Ou se pensam na correlação desemprego-criminalidade e nos custos que o aumento da criminalidade induzem nas empresas públicas de transporte.
É que qualquer estudo de viabilidade, por exemplo, de um corte de pessoal, deverá contabilizar os benefícios indiretos mas também os prejuizos indiretos.
Nos primeiros tempos do metropolitano de Lisboa, no principio dos anos 60, o chefe de estação em Sete Rios conseguiu evitar o suicidio de uma senhora, mas ralhou com ela dizendo-lhe para se ir suicidar longe. No dia seguinte a senhora atirou-se da ponte sobre o Tejo e o nosso colega chefe andou uns dias largos afetado pelo caso.
Por mim, interessei-me pela problemática e recolhi alguma informação junto dos nossos colegas de metros estrangeiros.
Assim, por exemplo, no metro de New York chega a haver um suicidio por dia; em Paris um por mês, ou por semana, já não me recordo. Em Lisboa tivemos um periodo de dois meses com vários casos.
Sugeri uma proposta a apresentar à UITP especificando portas deslizantes de cais em todas as estações de metro a construir ou a remodelar. Em Paris não se colocava o problema, devido ao programa de automatização das linhas, que impõe as referidas portas deslizantes, mas não consegui convencer os colegas das outras redes que não tinham os programas de automatização.

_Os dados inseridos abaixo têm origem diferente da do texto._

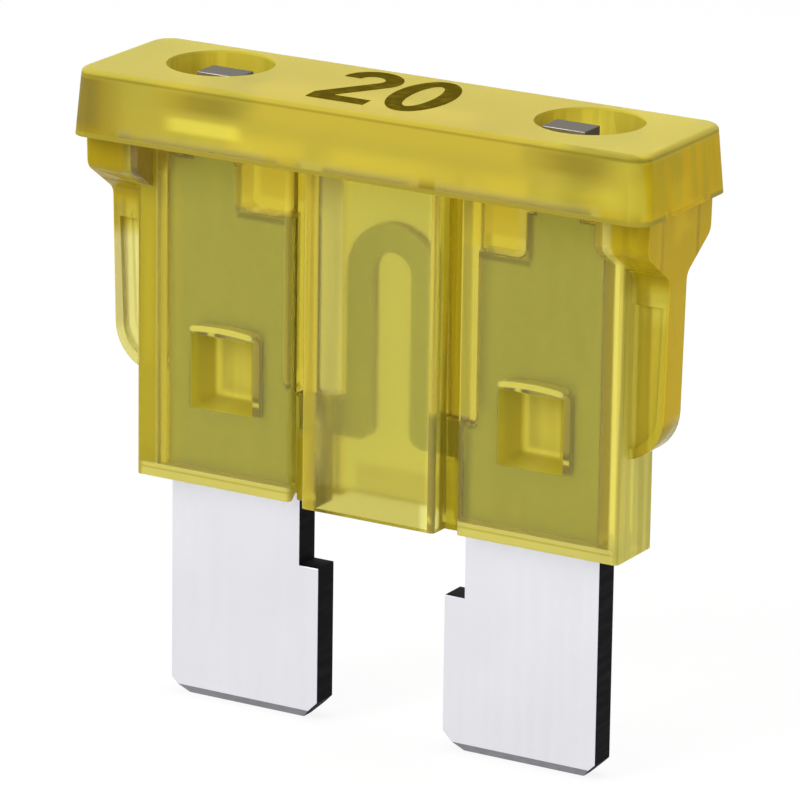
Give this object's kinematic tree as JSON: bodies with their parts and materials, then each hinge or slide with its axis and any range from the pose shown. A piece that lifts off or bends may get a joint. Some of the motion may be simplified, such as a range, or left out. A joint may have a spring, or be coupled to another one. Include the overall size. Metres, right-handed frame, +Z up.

É tudo uma questão de critérios.
Compreendo, num contexto financeiro agora agravado, que se silenciem os suicidios e se classifique qualquer queda à linha como suicidio (na verdade, pode ser excesso de passageiros no cais por insuficiencia de oferta de transporte).
Mas as decisões, as ações ou as omissões justificam-se com cálculos.
E isso exige contar os suicidios, para se contabilizarem os benefícios (não é dificil usar as mesmas tabelas das companhias de seguros para contabilizar a perda de uma vida) e os prejuízos do investimento de fechar os cais com as portas deslizantes (a alternativa seria as empresas de transporte patrocinarem campanhas publicitárias de prevenção de suicidios).
Pelo menos nas estações novas ou remodeladas.
Por isso discordo da simpática porta-voz da REFER, por mais isolado que possa estar nesta minha opinião.